# Nice 8' strip light



## union347sparky (Feb 29, 2012)

I don't know why you wouldn't just hang the light. Everything is screwed right to the plywood ceiling.


----------



## BBQ (Nov 16, 2010)

:laughing: :laughing:


----------



## 347sparky (May 14, 2012)

That's one of those new invisible fixtures where you can see the inner workings! :laughing:


----------



## McClary’s Electrical (Feb 21, 2009)

That' just sad


----------



## backstay (Feb 3, 2011)

Maybe, just maybe the fixture exploded and the parts are stuck there.


----------



## Bbsound (Dec 16, 2011)

well, you don't have to worry about the end plate popping off and dropping lamps!!


----------



## heavysparky (Jun 2, 2009)

crazy just freaking crazy


----------



## eric7379 (Jan 5, 2010)

SWCD (See What Cletis Did)

I am absolutely amazed at how hard some people will work to do things like this. I would love to hear what the village idiot's reasoning was for doing this.


----------



## HARRY304E (Sep 15, 2010)

union347sparky said:


> I don't know why you wouldn't just hang the light. Everything is screwed right to the plywood ceiling.

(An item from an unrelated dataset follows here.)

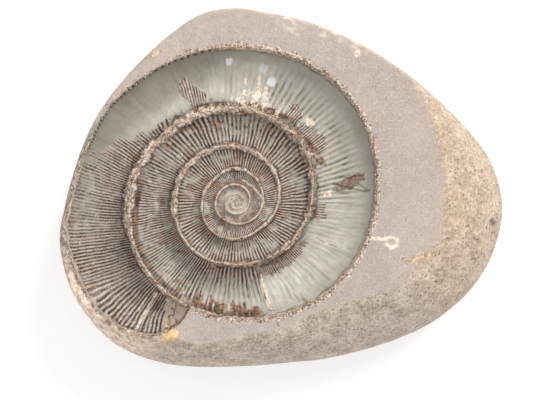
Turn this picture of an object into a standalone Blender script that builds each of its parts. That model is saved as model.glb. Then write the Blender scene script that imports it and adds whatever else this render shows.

What could go wrong there?:blink::laughing::laughing:


----------



## watt? (Nov 10, 2011)

hahaha wait, is this a grow op or what? looks fishy...... why can't dealers just hire real electricians?:thumbup:


----------



## union347sparky (Feb 29, 2012)

watt? said:


> hahaha wait, is this a grow op or what? looks fishy...... why can't dealers just hire real electricians?:thumbup:


I did have to put back together a house tweekers tore apart. They tore out a hole in the foundation and tunneled into the side yard. Ran an extension cord from there neighbors and buried in the ground to their new hole. The couldn't use their own power cause the ripped out all the copper for money.


----------



## 347sparky (May 14, 2012)

You going to update that light to t-8? You could put up a new one for him, just need 2 lamps, 4 sockets, and 1 ballast! :thumbup:


----------



## JoeKP (Nov 16, 2009)

Maybe thts all they got from the yard sale. No one is to say those parts ever saw a housing...


----------



## tweak (Oct 3, 2010)

i think i've seen it all now


----------



## mamills1 (Jul 14, 2010)

Looks like an elementary school science fair project that really got out of hand. Really bizarre. The plywood makes a _great_ heatsink for that ballast...

Mike


----------



## knowshorts (Jan 9, 2009)

I've been to Iowa a few times. I'm sorry to say this is my work. Bastards only offered a dozen ear of corn for payment, so they got what they paid for.


----------



## 347sparky (May 14, 2012)

knowshorts said:


> I've been to Iowa a few times. I'm sorry to say this is my work. Bastards only offered a dozen ear of corn for payment, so they got what they paid for.


 
What did you want, 2 dozen?


----------



## union347sparky (Feb 29, 2012)

347sparky said:


> What did you want, 2 dozen?


Only if its grimes sweet corn. Lol.


----------